Sources within the Chicago Police Department told WBBM that the FBI performed at least three separate sting operations, and caught the officers on videotape stealing both money and drugs from dealers during busts and pocketing the proceeds. The officers have been taken into custody and charges are reportedly pending. According to WBBM, as many as 7 officers may have been involved but only 6 have been arrested at this time. On one occasion, a team of officers reportedly took nearly $20,000 in a single robbery. The Chicago Police Department refused to comment on the story.
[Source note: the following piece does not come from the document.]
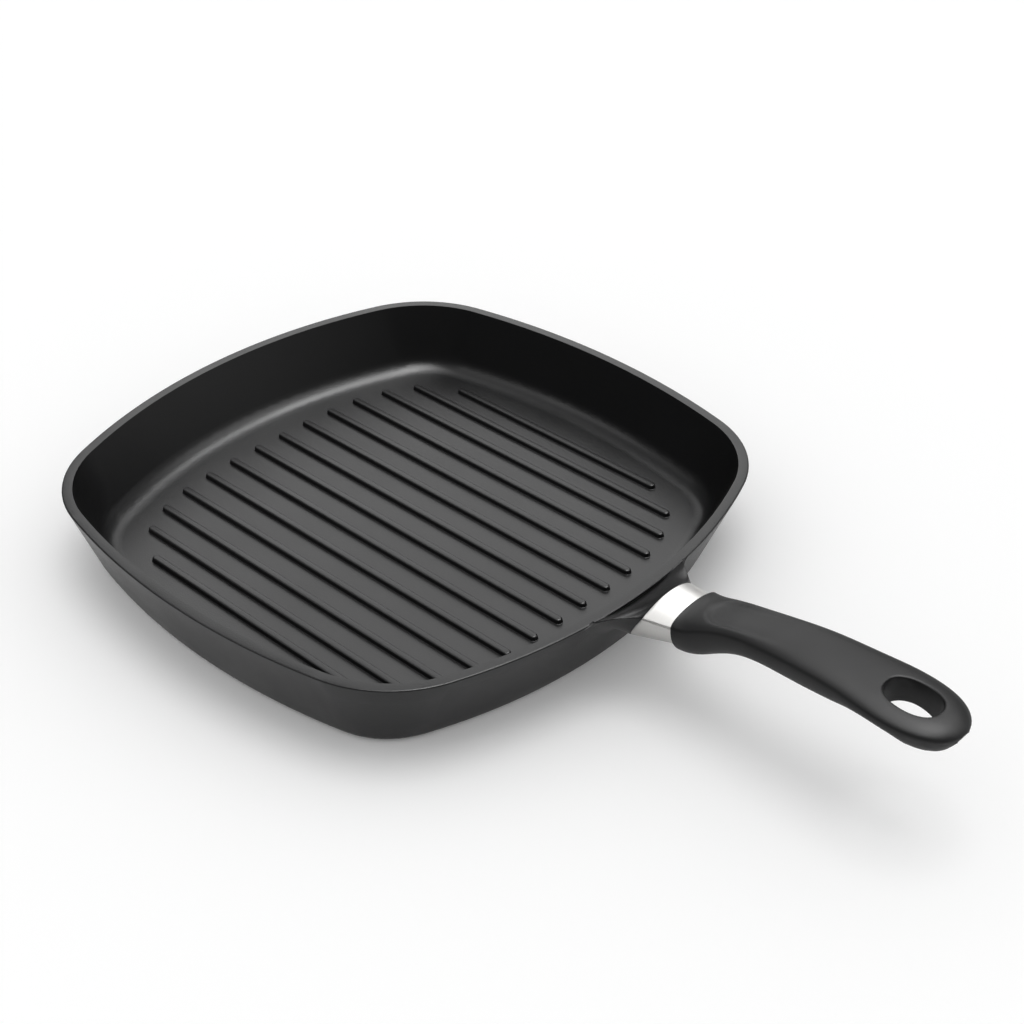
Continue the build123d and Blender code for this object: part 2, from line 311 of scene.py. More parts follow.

The Chicago Police Department remains one of the more troubled large-city forces in the country. Chicago city officials, including the police department have been harshly criticized for a recent spike in the city’s homicide rate, which saw Chicago become the fourth-deadliest city in America in 2016, behind St. Louis, Baltimore and Detroit.
Chicago’s police have also been criticized by criminal justice reform advocates for years for issues related to excessive use of force, lack of internal accountability, and corruption. Numerous studies have shown that the Chicago Police Department has an inordinately high rate of citizen complaints, combined with systematic failure to discipline or even investigate officers who receive dozens of complaints, including several who have ultimately wound up in jail for corruption themselves. One particularly notorious example was officer Jerome Finegan, who was the subject of 68 citizen complaints alleging corruption and/or excessive force. Incredibly, the Chicago Police Department found each and every one of these complaints to be unfounded. Eventually, Finnegan was caught by internal affairs robbing criminal suspects and then attempting to hire a hitman to kill one of his partners because he thought his partner was going to turn him in. He was ultimately sentenced to 12 years in prison for corruption.
The Chicago arrests come on the heels of the explosive ongoing federal court case in Baltimore, in which prosecutors allege that an elite Baltimore PD task force regularly stole guns and money from drug dealers, systematically made false arrests, intimidated witnesses, and billed for fraudulent overtime.